Sebab, dia menilai elemen masyarakat juga bisa menjadi oposisi. Mardani lalu menegaskan PKS akan tetap menjadi oposisi untuk mengawasi pemerintah.
"Oposisi tidak perlu jumlah jika mampu menjadi penjaga kepentingan publik. Kerjasama dengan media dan kelompok penekanan (masyarakat) bisa menjadikan oposisi kecil bersuara lantang dan dapat simpati publik," kata Mardani.
"Perkara PAN gabung koalisi itu hak setiap partai politik. Tentu masing-masing punya strategi tapi PKS merasa bahwa power tends to corrupt. Kekuasaan itu cenderung menyimpang, absolute power corrupts absolutely. Makin besar kekuasaan makin besar peluang penyimpangannya. Karena itu oposisi adalah pilihan yang rasional, etis dan logis," ucap Mardani.
2. PKB pastikan check and balance berjalan

Dihubungi terpisah, Wakil Ketua Umum PKB sekaligus Wakil Ketua MPR, Jazilul Fawaid mengatakan kompleks parlemen tidak mengenal oposisi. Dia mengatakan semua parpol tetap berkomitmen untuk melakukan check and balance.
"Di parlemen kita tidak mengenal sistem oposisi, hanya saja ada parpol yang tidak di kabinet. Kita semuanya berkomitmen agar check and balance tetap berjalan. Presiden juga bertanggung jawab langsung pada rakyat bukan kepada DPR/MPR. Daulat rakyat kita pastikan berjalan," ujar Jazilul.
3. Minimnya oposisi dinilai membahayakan demokrasi

Diberitakan sebelumnya, pengamat politik Universitas Al Azhar Indonesia Jakarta, Ujang Komarudin mengatakan kehadiran oposisi sangat penting. Oposisi diperlukan untuk melakukan pengawasan dan kontrol terhadap pemerintah. Namun minimnya jumlah oposisi dibanding koalisi, lanjutnya, bisa membuat pemerintah menjadi dominan atau memunculkan 'kepentingan'.
"Nah kalau oposisinya minimalis, kalau oposisinya meninggalkan dua kekuatan partai politik yaitu PKS dan Partai Demokrat saja, artinya itu koalisi pemerintah dominan," kata Ujang, Senin (30/8/2021).
"Tidak ada kontrol, tidak ada pengawasan dari partai oposisi. Oleh karena itu tidak ada check and balances itu, tidak ada keseimbangan kekuasaan itu, tidak ada kontrol dan pengawasan dari oposisi itu. Ini yang berbahaya dari konteks berdemokrasi, gitu," dia menambahkan.
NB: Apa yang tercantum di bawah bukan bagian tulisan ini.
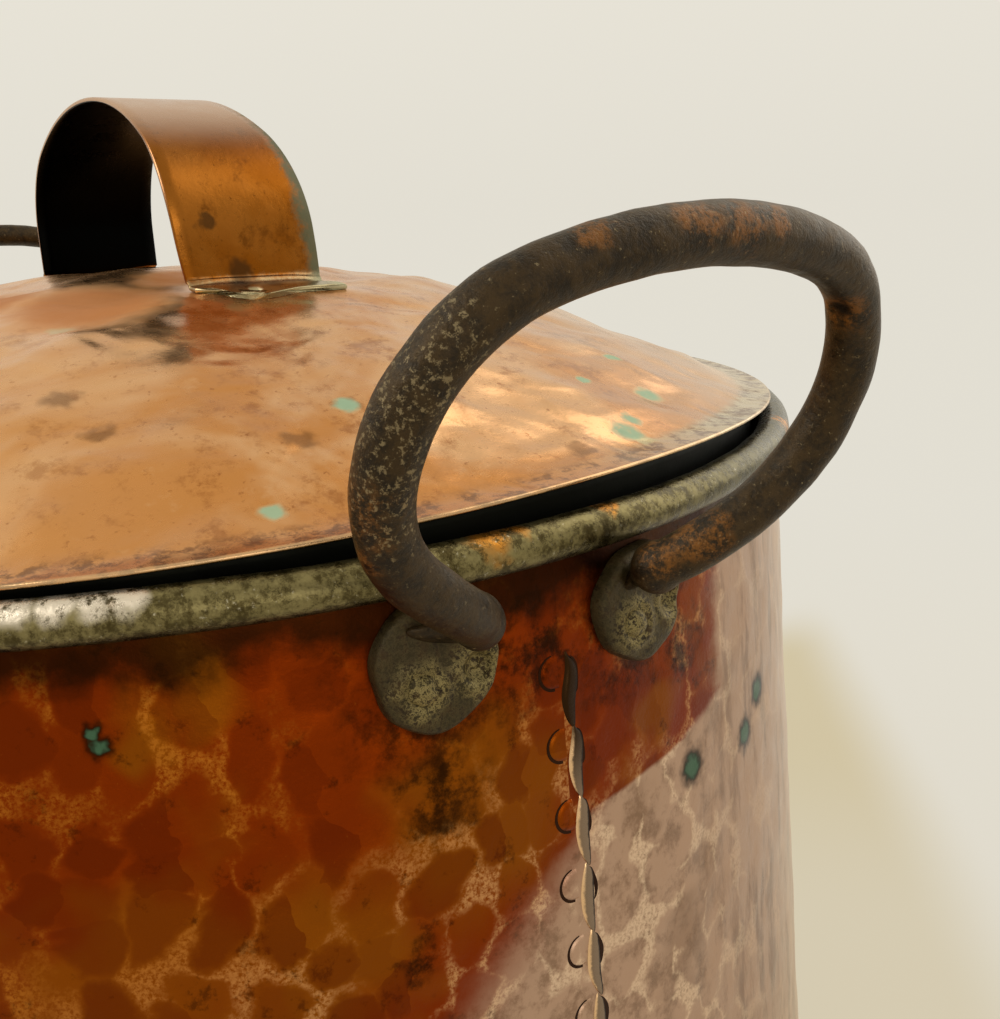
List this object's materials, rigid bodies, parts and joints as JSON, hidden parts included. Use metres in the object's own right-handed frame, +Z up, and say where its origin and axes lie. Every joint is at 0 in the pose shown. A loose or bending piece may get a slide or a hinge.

Senada dengan Ujang, pengamat politik dari Universitas Paramadina, Hendri Satrio mengatakan komposisi oposisi dan koalisi pemerintahan tidak seimbang. Minimnya jumlah oposisi dia nilai menjadikan pengawasan lebih sulit dilakukan.
Meski jumlah oposisi dari parpol sedikit, Hendri ingin masyarakat harus optimis. Pengawasan, sambung dia, tetap bisa dilakukan. Dia lalu mengatakan masih ada pihak di luar parpol yang bisa menjadi oposisi, yakni media massa, civil society, dan masyarakat.
"Jadi gak apa-apa, ya mungkin inilah ujian dari rakyat Indonesia untuk terus memantau terjadinya atau penyelenggaraan pemerintahan, dan menjadi pengawas pengawasan pemerintahan secara langsung tanpa melalui wakil-wakilnya di DPR, gitu," ucap Hendri.